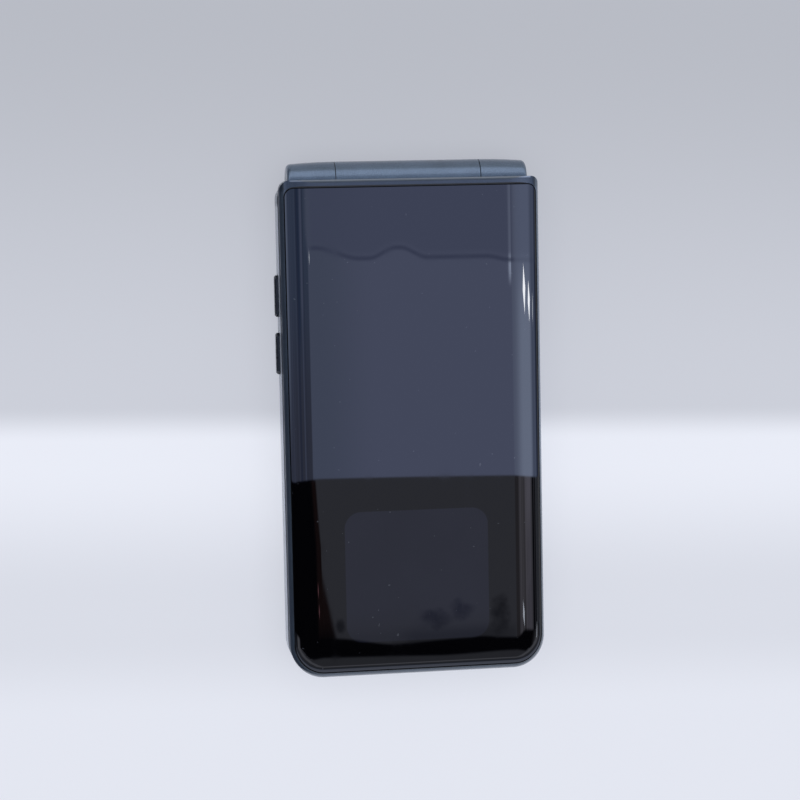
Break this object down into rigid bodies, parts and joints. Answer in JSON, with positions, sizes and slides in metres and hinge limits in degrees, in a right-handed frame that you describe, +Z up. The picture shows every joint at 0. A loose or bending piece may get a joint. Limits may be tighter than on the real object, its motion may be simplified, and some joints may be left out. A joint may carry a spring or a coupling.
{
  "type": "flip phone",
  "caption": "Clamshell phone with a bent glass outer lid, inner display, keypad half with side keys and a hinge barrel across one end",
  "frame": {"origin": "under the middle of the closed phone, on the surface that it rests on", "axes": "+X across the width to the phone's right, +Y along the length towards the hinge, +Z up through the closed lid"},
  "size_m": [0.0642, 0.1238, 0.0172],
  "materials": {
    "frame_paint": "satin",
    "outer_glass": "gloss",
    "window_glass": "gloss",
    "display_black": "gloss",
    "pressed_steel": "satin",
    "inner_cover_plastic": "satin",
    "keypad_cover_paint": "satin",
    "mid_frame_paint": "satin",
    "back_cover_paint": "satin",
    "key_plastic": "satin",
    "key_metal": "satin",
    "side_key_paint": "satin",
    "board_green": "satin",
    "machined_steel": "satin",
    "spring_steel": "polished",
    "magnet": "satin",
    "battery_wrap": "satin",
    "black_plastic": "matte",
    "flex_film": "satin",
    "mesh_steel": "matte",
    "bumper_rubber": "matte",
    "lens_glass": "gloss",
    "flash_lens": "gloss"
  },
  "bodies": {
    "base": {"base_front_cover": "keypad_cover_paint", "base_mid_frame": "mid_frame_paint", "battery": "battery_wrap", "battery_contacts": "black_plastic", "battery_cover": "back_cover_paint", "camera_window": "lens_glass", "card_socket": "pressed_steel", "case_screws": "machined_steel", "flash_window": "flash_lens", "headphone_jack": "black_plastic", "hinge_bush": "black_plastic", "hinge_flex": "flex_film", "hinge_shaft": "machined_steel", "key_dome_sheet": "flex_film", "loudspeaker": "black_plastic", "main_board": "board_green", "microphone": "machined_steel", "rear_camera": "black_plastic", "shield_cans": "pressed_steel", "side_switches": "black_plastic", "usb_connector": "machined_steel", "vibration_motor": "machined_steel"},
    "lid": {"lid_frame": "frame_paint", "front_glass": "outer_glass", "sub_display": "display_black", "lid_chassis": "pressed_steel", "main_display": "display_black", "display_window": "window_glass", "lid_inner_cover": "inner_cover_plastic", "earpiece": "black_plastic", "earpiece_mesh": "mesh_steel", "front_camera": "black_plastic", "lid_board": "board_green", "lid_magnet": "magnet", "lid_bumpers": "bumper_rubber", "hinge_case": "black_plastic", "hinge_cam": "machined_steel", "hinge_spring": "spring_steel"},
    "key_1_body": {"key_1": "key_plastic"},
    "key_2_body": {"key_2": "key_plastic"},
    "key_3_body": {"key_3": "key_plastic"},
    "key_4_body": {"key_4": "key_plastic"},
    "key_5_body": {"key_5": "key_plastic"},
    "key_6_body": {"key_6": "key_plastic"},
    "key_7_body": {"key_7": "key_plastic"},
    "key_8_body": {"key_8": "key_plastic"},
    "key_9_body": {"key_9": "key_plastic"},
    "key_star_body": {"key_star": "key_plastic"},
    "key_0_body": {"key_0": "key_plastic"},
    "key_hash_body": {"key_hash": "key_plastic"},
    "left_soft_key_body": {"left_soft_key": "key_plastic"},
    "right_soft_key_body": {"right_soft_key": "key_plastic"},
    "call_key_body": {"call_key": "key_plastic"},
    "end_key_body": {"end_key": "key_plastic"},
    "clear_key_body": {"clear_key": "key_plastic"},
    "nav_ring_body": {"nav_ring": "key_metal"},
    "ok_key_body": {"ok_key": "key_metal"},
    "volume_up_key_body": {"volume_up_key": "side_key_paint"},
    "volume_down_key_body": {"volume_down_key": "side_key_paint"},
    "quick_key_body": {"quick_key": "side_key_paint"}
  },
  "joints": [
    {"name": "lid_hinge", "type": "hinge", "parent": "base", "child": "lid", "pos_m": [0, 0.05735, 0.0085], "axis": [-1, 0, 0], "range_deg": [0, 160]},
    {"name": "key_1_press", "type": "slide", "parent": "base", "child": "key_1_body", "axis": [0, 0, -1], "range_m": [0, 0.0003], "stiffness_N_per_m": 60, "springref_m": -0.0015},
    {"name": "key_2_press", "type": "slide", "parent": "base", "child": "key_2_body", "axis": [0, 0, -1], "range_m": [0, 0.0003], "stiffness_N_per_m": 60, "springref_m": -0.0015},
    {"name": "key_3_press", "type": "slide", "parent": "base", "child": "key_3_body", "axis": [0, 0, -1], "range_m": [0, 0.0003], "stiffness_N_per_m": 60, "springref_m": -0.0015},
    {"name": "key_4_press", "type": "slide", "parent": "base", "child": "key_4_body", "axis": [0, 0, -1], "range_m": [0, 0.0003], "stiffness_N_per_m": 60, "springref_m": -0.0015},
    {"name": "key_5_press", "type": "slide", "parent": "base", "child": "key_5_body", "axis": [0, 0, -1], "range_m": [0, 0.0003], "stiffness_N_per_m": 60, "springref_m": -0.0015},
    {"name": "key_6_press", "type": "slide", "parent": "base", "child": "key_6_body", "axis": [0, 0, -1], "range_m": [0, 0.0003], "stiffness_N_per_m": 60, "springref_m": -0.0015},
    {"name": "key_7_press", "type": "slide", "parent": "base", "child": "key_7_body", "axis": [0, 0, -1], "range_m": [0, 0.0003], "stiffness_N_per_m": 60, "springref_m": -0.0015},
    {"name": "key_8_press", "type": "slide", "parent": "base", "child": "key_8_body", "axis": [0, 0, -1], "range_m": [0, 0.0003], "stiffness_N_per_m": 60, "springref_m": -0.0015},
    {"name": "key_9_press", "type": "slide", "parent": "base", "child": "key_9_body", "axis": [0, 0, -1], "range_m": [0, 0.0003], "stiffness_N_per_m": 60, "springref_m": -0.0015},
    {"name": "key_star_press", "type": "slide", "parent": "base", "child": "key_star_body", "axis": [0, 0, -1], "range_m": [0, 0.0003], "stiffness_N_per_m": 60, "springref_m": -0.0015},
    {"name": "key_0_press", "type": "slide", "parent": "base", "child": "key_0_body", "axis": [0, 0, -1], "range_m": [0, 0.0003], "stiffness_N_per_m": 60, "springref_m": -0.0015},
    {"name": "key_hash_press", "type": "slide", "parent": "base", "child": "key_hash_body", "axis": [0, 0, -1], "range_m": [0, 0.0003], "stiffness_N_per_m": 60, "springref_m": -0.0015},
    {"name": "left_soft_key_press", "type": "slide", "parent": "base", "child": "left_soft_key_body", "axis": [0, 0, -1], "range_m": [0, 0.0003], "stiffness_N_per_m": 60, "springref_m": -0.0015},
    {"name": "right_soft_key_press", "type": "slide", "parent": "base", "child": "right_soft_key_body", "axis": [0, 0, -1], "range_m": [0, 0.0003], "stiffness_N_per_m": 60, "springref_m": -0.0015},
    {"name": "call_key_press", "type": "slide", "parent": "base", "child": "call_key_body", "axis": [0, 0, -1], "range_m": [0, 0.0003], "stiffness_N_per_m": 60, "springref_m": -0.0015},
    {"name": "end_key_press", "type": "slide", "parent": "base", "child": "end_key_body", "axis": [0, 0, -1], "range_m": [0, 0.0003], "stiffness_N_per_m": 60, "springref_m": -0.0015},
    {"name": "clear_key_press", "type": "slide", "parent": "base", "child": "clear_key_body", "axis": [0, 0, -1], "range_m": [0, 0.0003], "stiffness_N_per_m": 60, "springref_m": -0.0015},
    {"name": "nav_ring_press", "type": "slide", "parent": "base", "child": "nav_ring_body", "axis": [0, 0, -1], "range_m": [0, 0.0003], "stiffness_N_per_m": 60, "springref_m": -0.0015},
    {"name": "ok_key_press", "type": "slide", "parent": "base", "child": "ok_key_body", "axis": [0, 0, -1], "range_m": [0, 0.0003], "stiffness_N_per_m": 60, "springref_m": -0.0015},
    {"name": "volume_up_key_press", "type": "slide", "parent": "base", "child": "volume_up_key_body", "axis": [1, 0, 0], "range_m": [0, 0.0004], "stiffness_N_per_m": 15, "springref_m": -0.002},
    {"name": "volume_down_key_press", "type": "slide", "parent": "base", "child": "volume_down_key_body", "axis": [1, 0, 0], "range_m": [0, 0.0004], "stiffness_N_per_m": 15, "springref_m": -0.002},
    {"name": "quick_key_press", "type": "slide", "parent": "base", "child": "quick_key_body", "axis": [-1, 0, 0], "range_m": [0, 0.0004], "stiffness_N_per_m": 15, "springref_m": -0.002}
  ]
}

◆ **The task**: Find each line holding the word "that" and copy it.

◆ **Answer to the task**:
Break this object down into rigid bodies, parts and joints. Answer in JSON, with positions, sizes and slides in metres and hinge limits in degrees, in a right-handed frame that you describe, +Z up. The picture shows every joint at 0. A loose or bending piece may get a joint. Limits may be tighter than on the real object, its motion may be simplified, and some joints may be left out. A joint may carry a spring or a coupling.
  "frame": {"origin": "under the middle of the closed phone, on the surface that it rests on", "axes": "+X across the width to the phone's right, +Y along the length towards the hinge, +Z up through the closed lid"},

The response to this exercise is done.